Something similar to MOSAiC has been tried before.

The expedition has definite echoes of the Norwegian explorer Fridtjof Nansen’s attempt in the 1890s to be the first person to reach the North Pole by drifting in a ship locked in ice.

The Canadian Coast Guard vessel Des Groseilliers mounted a drift mission in the late 1990s which became known as Ice Station SHEBA.

The Norwegian Polar Institute’s Lance vessel undertook a drift expedition in 2015; as did the scientific schooner Tara, which traversed the frozen ocean – again, from Siberian waters to the Fram Strait – in 2006/7.

But none of these previous ventures can be compared to the German mission for size and international input.

BBC Future’s Martha Henriques in Tromsø

It’s the culmination of a decade’s work, as Polarstern prepares to embark tonight from Tromsø, northern Norway, alongside its companion Russian icebreaker, the Akademik Federov.

Scientists are heaving their personal belongings up the rickety metal gangway from the harbour to D-deck to board, while crew throw bags of rubbish from unpacking back over the side of the ship into a skip in the dock.

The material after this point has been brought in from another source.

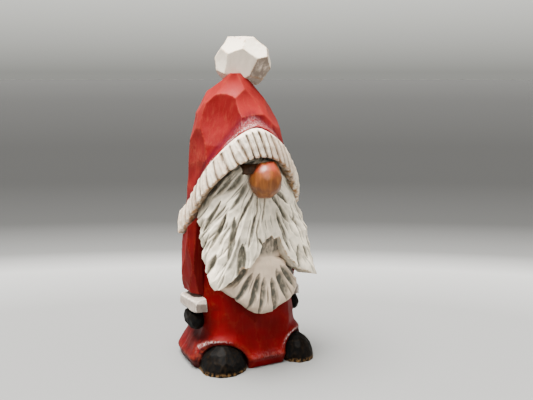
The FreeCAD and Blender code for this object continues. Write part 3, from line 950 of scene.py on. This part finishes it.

As one of the lead scientists, Matt Schupe of the University of Colorado, boards – a duffle bag in one hand, an orange spade, presumably for shovelling snow, in the other – scientists and crew immediately descend on him to get his last-minute input on final decisions before departure.

The ship is loaded with many millions of pounds’ worth of scientific equipment, and the questions about how it should be stored and prepped are non-stop.

Earlier in the week, one shipping-container-come-laboratory was loaded into the hold the wrong way around. Half a dozen other containers that had been stacked on top – weighing several tonnes each – had to be lifted back off the ship by crane so the error could be corrected, and then restacked. No-one wants to make a mistake like that again.

The air of excitement and anticipation of the past week in the dock has shifted into one of urgent efficiency, as people make last-minute changes to their packing, track down forgotten items and prepare themselves for the long trip to the north.

Image copyright Stefan Hendricks
Image caption The Arctic is warming at twice the rate of the planet as a whole

The conditions faced by the scientists over the coming months will be harsh.

For half the year the Sun will not rise above the horizon and temperatures will dip down to minus 45C.

And the teams working on the ice will have to be on constant alert for predatory bears.

“Various scientists have been trained on using night-vision goggles to stand guard for polar bears,” said Prof Julienne Stroeve from University College London (UCL).

“You can’t ever go out on the ice without someone being there with a rifle. [The bears] could eventually smell the ship and if they get curious enough they’ll come and check us out.”

Prof Stroeve is in the seven participating teams from the UK.

She will join the Polarstern in mid-winter. Her experiments will assess the accuracy of the radar satellites that are used to map the thickness of the sea-ice from orbit.

These spacecraft work by bouncing a microwave pulse off the floes, but there is some uncertainty over where exactly this reflection occurs in a column of snow and ice.

If the UCL scientist’s suspicions are confirmed during the MOSAiC cruise, it would have implications for our current assessment of the status of Arctic sea-ice.

“It would be thinner than what we’ve been estimating so far,” she told the BBC’s Inside Science programme.